A handful of restaurants and cafes in the Kathmandu valley have started allowing customers to order and dine on their premises going against the government’s order to operate only takeaway services
A handful of restaurants and cafes in the Kathmandu valley have started allowing customers to order and dine on their premises going against the government’s order to operate only takeaway services.
The Post’s observation at a number of restaurant hubs such as Jhamsikhel, Thamel, Durbarmarg, and Lazimpat showed that restaurant owners, fed up with the lockdown, have started defying the order. Some restaurants have placed “only takeaway services” signs on their doors, but people were seen enjoying their food inside.

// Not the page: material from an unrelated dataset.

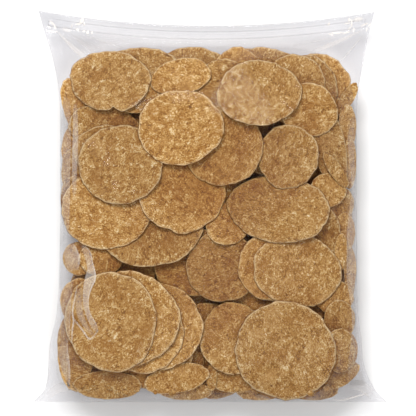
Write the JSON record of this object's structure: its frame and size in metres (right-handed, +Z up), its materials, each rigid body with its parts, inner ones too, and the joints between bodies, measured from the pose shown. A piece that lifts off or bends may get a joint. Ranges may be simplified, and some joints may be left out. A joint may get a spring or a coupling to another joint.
{
  "type": "clear bag of papads",
  "caption": "Clear zip-top bag lying on its back, sealed and packed full of thin round sun-dried sago papads that overlap under the film.",
  "frame": {"origin": "on the surface the bag lies on, below the middle of its bounding box", "axes": "+Y from the folded foot to the zip, +Z up through the front of the bag"},
  "size_m": [0.2668, 0.2954, 0.065],
  "materials": {
    "papad": "dry, mottled, slightly translucent wafer",
    "film": "clear gloss film"
  },
  "bodies": {
    "root": {"papad_bag": "papad"}
  },
  "joints": []
}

“We don’t have an option. With the government order, the situation is that we have to open now or remain closed forever,” said Araniko Rajbhandari, president of Restaurant and Bar Association of Nepal.
Owners of Restaurants, most of which are on the brink of collapse, accuse the government of treating their business unfairly compared to large department stores that still serve a large number of people.
“Everyone is on the brink. And many restaurant owners now feel rebellious, and want to open up in spite of the government's order,” said Rajbhandari. He said that the 15-20 percent of restaurants in the valley have started operating with dining facilities from Wednesday. More restaurants are likely to follow suit.
The gross value added, which measures the value of goods and services produced in a sector, for the hotel and restaurant business expanded by 9.8 percent in 2017-18 compared to the previous year as the sector experienced steep growth mainly due to a surge in tourists inflow along with end to power cuts and general strikes.
Hotels and restaurants contributed 2 percent to the country's gross domestic product in 2017-18.
But the Covid-19 pandemic has changed the graph for the sector with most indicators heading south. During the current fiscal, which ends mid-July, the gross value added for the hotel and restaurant sector has been estimated to plunge by 16.30 percent.
Entrepreneurs said that the current crisis was bigger than the 2015 earthquake that was followed by the Indian trade embargo.
With mounting pressure to ease the lockdown, the Cabinet on June 10 decided to change its rules to resume economic activities gradually, and the government allowed restaurants to resume takeaway services.
As per the rules, restaurants and cafes are allowed to deliver food to the customer’s doorstep or customers can take away food from the restaurants.
But within two weeks of the government decision, restaurant owners now want to rebel as the government has not prepared a roadmap or a deadline for the sector to reopen.
Hot Chilly Restaurant in Bangemuda, Kathmandu started operating from Wednesday, and has been providing both takeaway service and dining inside the restaurant.
“As we have rent to be paid and bank loans serviced, we started providing both services,” said Ajay Shrestha, an administrator in the restaurant. “But we allow only a few customers to dine.” He said that people are still afraid to step outside their homes, let alone to dine at a restaurant.
Since the lockdown began, the restaurant business has not received a single relief package from the government and owners are under pressure to pay rent, employee’s salary, taxes and service loans, he said.
“What about the big grocery stores? They are also open. We have been treated unfairly.”
As per the operational guidelines with health protocol for the tourism sector prepared by Nepal Tourism Board, the maximum permissible occupancy of a restaurant should be calculated based on current physical distancing guidelines—that is, the chairs should be more than 1 meter apart.
Similarly, a full medical kit recommended by health professionals should be available on the premises, with at least two members of the team who know how to use it. Hand washing upon entering the premises, after clearing the tables, after transactions, and after every toilet visit has been advised for employees.
A thorough hand wash every 20 minutes is required for restaurant staff. For customers, the guideline has suggested making use of online payment or card payments rather than cash payments. Proper ventilation of the premises and limited use of controlled air appliances has been recommended. Restaurants also need to note the name, contact details, time and date of visit of each customer so that they can be contacted if a positive case is identified at the restaurant.
Rajbhandari said that he also opened his ND’s Café and Restaurant on Wednesday. “We know the safety measures. If we take measures like maintaining distance, wearing a mask and gloves, putting on hand sanitiser, and taking temperatures, there is no reason to remain closed.”
Netra Prasad Subedi, director general at the Department of Commerce, Supplies and Consumer Protection said that local governments are responsible for monitoring restaurants.
“It’s their responsibility to inspect whether the market is following the government rules or not.”
There are around 2,500 tourist-standard restaurants in Kathmandu, Pokhara and Chitwan and these establishments are estimated to have a combined investment of Rs 25 billion.